Presi pezzo a pezzo i nostri problemi fanno talmente paura che le soluzioni più complesse e approfondite ci appaiono sempre non abbastanza. A ciascun pezzo razionale del problema tuttavia corrisponde un pezzo emotivo di democrazia - una voce, un interesse, un principio. Questi pezzi vanno raccordati. Grillo non ha interesse a farlo. Berlusconi non lo ha mai avuto. Il segretario del PD invece ne ha la profonda necessità. Una necessità antropologica, prima ancora che politica.

Renzi è uomo del suo tempo, nel male e nel bene. Un tempo che chiamiamo "di transizione" solo perché ci siamo dentro. È il tempo in cui la rivoluzione si fa con un like comodamente dal divano, e la nuova economia scopre la frontiera della taylorizzazione del km zero. È qualcosa che cambia, anche in profondità, e i cui effetti noi viviamo, ma forse non vediamo. Le cose cambiano senza pianificazione, senza controllo, ad un ritmo ed in forme diverse da quelle che le strutture mentali già testate ci orientano ad immaginare. D'altronde sono state le tecnocrazie poliglotte a nazionalizzare le banche europee, non l'ideologia collettivista fallita nel tentativo di raggiungere proprio quell'obiettivo.

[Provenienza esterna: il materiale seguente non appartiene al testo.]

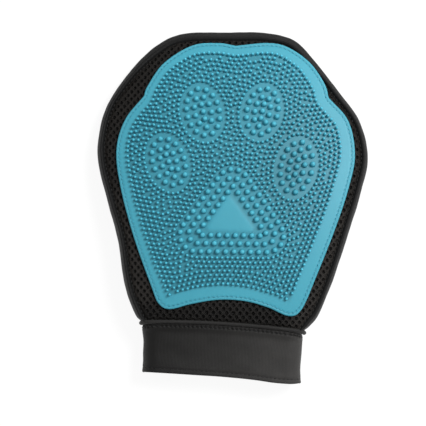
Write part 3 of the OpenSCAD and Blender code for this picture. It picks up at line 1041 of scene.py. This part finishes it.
def stadium(turns, w, h, bow=1.0):
    """Points round a stadium, from the middle of its top, clockwise: x, z and the way out.
    A bow below 1 makes its ends squarer."""
    def bowed(share):
        return np.sign(share) * np.abs(share) ** bow

    flat, arc = w - h, math.pi * h / 2
    s = (np.asarray(turns) * 2 * (flat + arc) + flat / 2) % (2 * (flat + arc))
    lower = s >= flat + arc
    s = s - lower * (flat + arc)
    r = math.pi * np.clip((s - flat) / arc, 0, 1)
    side = 1 - 2 * lower
    x = side * (flat / 2 + np.minimum(s - flat, 0) + h / 2 * bowed(np.sin(r)))
    z = side * h / 2 * bowed(np.cos(r))
    return x, z, r + math.pi * lower


def way_out(a):
    return np.column_stack([np.sin(a), 0 * a, np.cos(a)])


def welt_line(turns):
    """The welt's centre line, which arches over the palm and hugs the wrist underneath."""
    x, z, a = stadium(turns, WELT_W, WELT_RISE, WRIST_BOW)
    up = np.clip(z / WELT_RISE + 0.5, 0, 1)
    x = WRIST[0] + x
    ahead = WELT_LOW_Y + (WELT_HIGH_Y - WELT_LOW_Y) * rise(up, 0, 0.4) + arch_at(x) * up
    ahead -= WELT_SIDE_DIP * 4 * up * (1 - up)
    return np.column_stack([x, wrist_at(x) + ahead, WELT_MIDDLE_Z + z]), a


def build_welt():
    count, sides = 320, 14
    line, a = welt_line(np.arange(count) / count)
    t = np.arange(sides) * 2 * math.pi / sides
    thicker = 1 + 0.22 * rise(np.abs(line[:, 0] - WRIST[0]), 40, 54)
    girth = WELT_D / 2 * thicker * (1 + 0.05 * ripple(line, 5, 4))
    ahead = np.array([0, 0.95, 0])
    rows = [
        p + g * (np.cos(t)[:, None] * out + np.sin(t)[:, None] * ahead)
        for p, out, g in zip(line, way_out(a), girth)
    ]
    around = np.linspace(0, CUFF_ROUND, count)
    uv = [(k, u) for u in around for k in np.linspace(0, 8, sides)]
    faces = flipped(grid_faces(count, sides, wrap_rows=True, wrap_columns=True))
    welt = make("wrist_piping", np.vstack(rows), faces, CUFF, uv)
    on_mitt(welt, "wrist_welt")
    return welt


def hem_y(x, front):
    """The hem's slight swing, which the underside follows less."""
    chord = WRIST[1] - HEM_DROP - (x - WRIST[0]) * HEM_SLOPE
    swing = np.interp(x, *smooth_curve(HEM_FRONT, 8).T) - 1.0
    return chord + swing * np.where(front, 1.0, 0.5)


def cuff_point(turns, v, shrink):
    """A point of the cuff: round it by turns, from the welt (v 0) to the hem (v 1)."""
    waist = math.sin(math.pi * v) ** 1.2 if 0 < v < 1 else 0
    ease = float(rise(v, 0, 0.22))
    w = np.interp(v, *CUFF_TAPER)
    h = (WELT_RISE - 0.2) * (1 - ease) + CUFF_H * ease - 1.4 * waist
    z0 = WELT_MIDDLE_Z * (1 - ease) + WRIST[2] * ease
    bow = WRIST_BOW + (1 - WRIST_BOW) * ease
    x, z, a = stadium(turns, w - 2 * shrink, h - 2 * shrink, bow)
    x = WRIST[0] + x
    top, _ = welt_line(turns)
    y = (top[:, 1] - 0.6) * (1 - v) + hem_y(x, z > 0) * v
    return np.column_stack([x, y, z0 + z]), a


def cuff_drift(p):
    """Soft unevenness of the cuff's stretch fabric."""
    return 0.55 * ripple(p * [1, 2.2, 1], 22, 5) + 0.10 * ripple(p * [1, 1.4, 1], 7, 6)


def bell(v, middle, width):
    return math.exp(-((v - middle) / width) ** 2)


def cuff_half(name, node_name, first, last):
    """One panel: its outer face, the fold at the hem, and its inner face back to the welt."""
    count = 300
    turns = np.linspace(first, last, count)
    around = turns * CUFF_ROUND
    needle = np.cos(math.pi * turns * CUFF_STITCHES) ** 6
    levels = [np.linspace(0, 0.2, 13), np.linspace(0.24, 0.86, 14), np.linspace(0.88, 1, 8)]
    rows, along, dark = [], [], []
    for v in np.concatenate(levels):
        p, a = cuff_point(turns, v, 0)
        pull = needle * bell(v, PULL_V, PULL_REACH)
        sink = 0.3 * bell(v, HEM_ROW_V, 0.02) + bell(v, 0, 0.035) + 0.6 * bell(v, WRIST_ROW_V, 0.02)
        rows.append(p + way_out(a) * (cuff_drift(p) - sink - PULL_DEPTH * pull)[:, None])
        along.append(v * CUFF_LONG)
        # Painted shade darkens the dents that the stitches pull.
        dark.append(1 - PULL_SHADE * pull)
    hem, out = rows[-1], way_out(a)
    for k in range(1, 6):
        t = math.pi * k / 6
        rows.append(hem - out * CUFF_T / 2 * (1 - math.cos(t)) - [0, 0.8 * math.sin(t), 0])
        along.append(CUFF_LONG + k * 0.5)
    for v in (1.0, 0.8, 0.6, 0.4, 0.2, 0.1, 0.0):
        rows.append(cuff_point(turns, v, CUFF_T)[0])
        along.append(CUFF_LONG + 4 + (1 - v) * CUFF_LONG)
    faces = grid_faces(len(rows), count, wrap_rows=True)
    faces.append(tuple(i * count for i in range(len(rows))))
    faces.append(tuple((i + 1) * count - 1 for i in range(len(rows)))[::-1])
    points = np.vstack(rows)
    # Painted shade on the cuff's left and painted light on its right, by x.
    tone = np.interp(points[:, 0], *CUFF_SIDE_SHADING)
    tone[:len(dark) * count] *= np.concatenate(dark)
    uv = np.stack(np.meshgrid(around, along), axis=2).reshape(-1, 2)
    piece = make(name, points, faces, CUFF, uv, tone)
    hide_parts(node_name)
    return piece


def cuff_row(name, node_name, v, length, thick, lift):
    """A row of stitches round the cuff."""
    turns = (np.arange(CUFF_STITCHES) + 0.5) / CUFF_STITCHES
    p, a = cuff_point(turns, v, 0)
    q, _ = cuff_point(turns + 0.001, v, 0)
    along = normed(q - p)
    out = way_out(a)
    out -= along * np.sum(out * along, axis=1)[:, None]
    shape = Shape()
    stitches(shape, p + out * (lift + cuff_drift(p))[:, None], along, out, length, thick)
    return black_piece(shape, name, node_name)


def cuff_bead(name, node_name, turn):
    """The overlocked bead inside one of the cuff's side seams."""
    sides = 10
    t = np.arange(sides) * 2 * math.pi / sides
    rows = []
    for v in np.linspace(0.04, 0.97, 60):
        p, a = cuff_point(np.array([turn]), v, CUFF_T + 0.45)
        r = BEAD_R * (1 + 0.18 * math.sin(v * CUFF_LONG * 2 * math.pi / BEAD_LUMPS))
        rows.append(p + r * (np.cos(t)[:, None] * way_out(a) + np.sin(t)[:, None] * [0, 0, 1]))
    shape = Shape()
    shape.add(np.vstack(rows), capped(len(rows), sides))
    return black_piece(shape, name, node_name)


def black_piece(shape, name, node_name):
    piece = shape.make(name, BLACK_THREAD)
    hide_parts(node_name)
    return piece


def build_cuff():
    front = cuff_half("cuff_front_panel", "cuff_front", -0.25, 0.25)
    back = cuff_half("cuff_back_panel", "cuff_back", 0.25, 0.75)
    rows = [
        cuff_row("wrist_stitch_row", "wrist_stitching", WRIST_ROW_V, 1.9, 0.8, -0.35),
        cuff_row("hem_stitch_row", "hem_stitching", HEM_ROW_V, 2.0, 0.5, -0.22),
    ]
    beads = [
        cuff_bead("cuff_bead_left", "cuff_seam_left", -0.25),
        cuff_bead("cuff_bead_right", "cuff_seam_right", 0.25),
    ]
    for piece in [front, back] + rows + beads:
        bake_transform(piece)
    return front, back, beads


# -------------------------------- camera, light and floor

CAMERA_TARGET = np.array([-12.8, -3.3, 12.0])
CAMERA_TILT, CAMERA_ROLL, CAMERA_DISTANCE = math.radians(3.6), math.radians(1.4), 700.0
CAMERA_LENS, CAMERA_SENSOR = 87.0, 36.0
FLOOR_HALF, FLOOR_Z = 15.0, -0.0003
FLOOR_GREY, FLOOR_GLOW = 0.16, 0.9
SKY = 0.40
LIGHTS = ("key", (0.54, 0.38, 0.86), 0.4, 9.0), ("fill", (-0.9, -0.1, 1.2), 1.0, 0.3)


def build_camera():
    """Looks almost straight down at the palm, a little from the cuff's side."""
    target = CAMERA_TARGET + SHIFT
    back = np.array([0, -math.sin(CAMERA_TILT), math.cos(CAMERA_TILT)])
    level_up = np.array([0, math.cos(CAMERA_TILT), math.sin(CAMERA_TILT)])
    right = np.array([math.cos(CAMERA_ROLL), 0, 0]) + math.sin(CAMERA_ROLL) * level_up
    up = np.cross(back, right)
    up /= np.linalg.norm(up)
    right = np.cross(up, back)
    camera = place_in_scene("camera", bpy.data.cameras.new("camera"))
    turn = Matrix([[right[i], up[i], back[i]] for i in range(3)]).to_4x4()
    camera.matrix_world = Matrix.Translation(Vector((target + CAMERA_DISTANCE * back) * MM)) @ turn
    camera.data.lens, camera.data.sensor_width = CAMERA_LENS, CAMERA_SENSOR
    camera.data.clip_start, camera.data.clip_end = 0.01, 20
    scene.camera = camera


def build_floor():
    mesh = bpy.data.meshes.new("floor")
    half, z = FLOOR_HALF, FLOOR_Z
    corners = [(-half, -half, z), (half, -half, z), (half, half, z), (-half, half, z)]
    mesh.from_pydata(corners, [], [(0, 1, 2, 3)])
    floor = place_in_scene("floor", mesh)
    white, _, shader = new_material("floor", (FLOOR_GREY,) * 3, 0.9, 0.1)
    shader.inputs["Emission Color"].default_value = (1, 1, 1, 1)
    shader.inputs["Emission Strength"].default_value = FLOOR_GLOW
    mesh.materials.append(white)


def build_lights():
    world = bpy.data.worlds.new("studio")
    scene.world = world
    world.use_nodes = True
    sky = world.node_tree.nodes["Background"]
    sky.inputs["Color"].default_value = (1, 1, 1, 1)
    sky.inputs["Strength"].default_value = SKY
    for name, spot, size, power in LIGHTS:
        light = bpy.data.lights.new(name, "AREA")
        light.energy, light.size = power, size
        lamp = place_in_scene(name, light)
        lamp.location = spot
        ray = Vector((0, 0, 0.01)) - Vector(spot)
        lamp.rotation_euler = ray.to_track_quat("-Z", "Y").to_euler()
    view = scene.view_settings
    view.view_transform, view.look, view.exposure, view.gamma = "Standard", "None", 0, 1


build_camera()
build_floor()
build_lights()
build_pad()
palm_ring = panel_ring(PANEL_INSET, PALM_AHEAD, PALM_ARCH)
back_ring = panel_ring(PANEL_INSET, BACK_AHEAD, 0)
palm_lining, palm_net = build_panel("palm", palm_ring, inset(pad_edge, 3.2), over_palm(-0.1), 12,
                                    over_palm(-1.3), over_palm(-3.0), 6.0)
back_lining, back_net = build_panel("back", back_ring, None, level(0.32), 6,
                                    level(BACK_TOP), level(1.2), 8.0)
band, band_length = build_band()
welt = build_welt()
cuff_front, cuff_back, cuff_beads = build_cuff()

Quanto sistemico possa essere il cambiamento che Matteo Renzi ha avviato forse però possiamo già cominciare a compilare la prima riga dello spartito che suona: Fiom rottama Cgil. Maurizio Landini sfida la lobby dei non-produttori, chiede rappresentanza per gli outsider, quelli che per lo più producono. Ovviamente la lobby non gliela dà, ma lui se la prende lo stesso. Sfida necessaria e benefica che non riguarderà solo Cgil, né riguarderà solo il sindacato. È una sfida al mondo produttivo, ed è stupefacente come l'arma scelta dal sindacalista Landini non sia il ricatto ma la democrazia. Quindi è vero che si può cambiare il sistema anche semplicemente abbattendo tabù.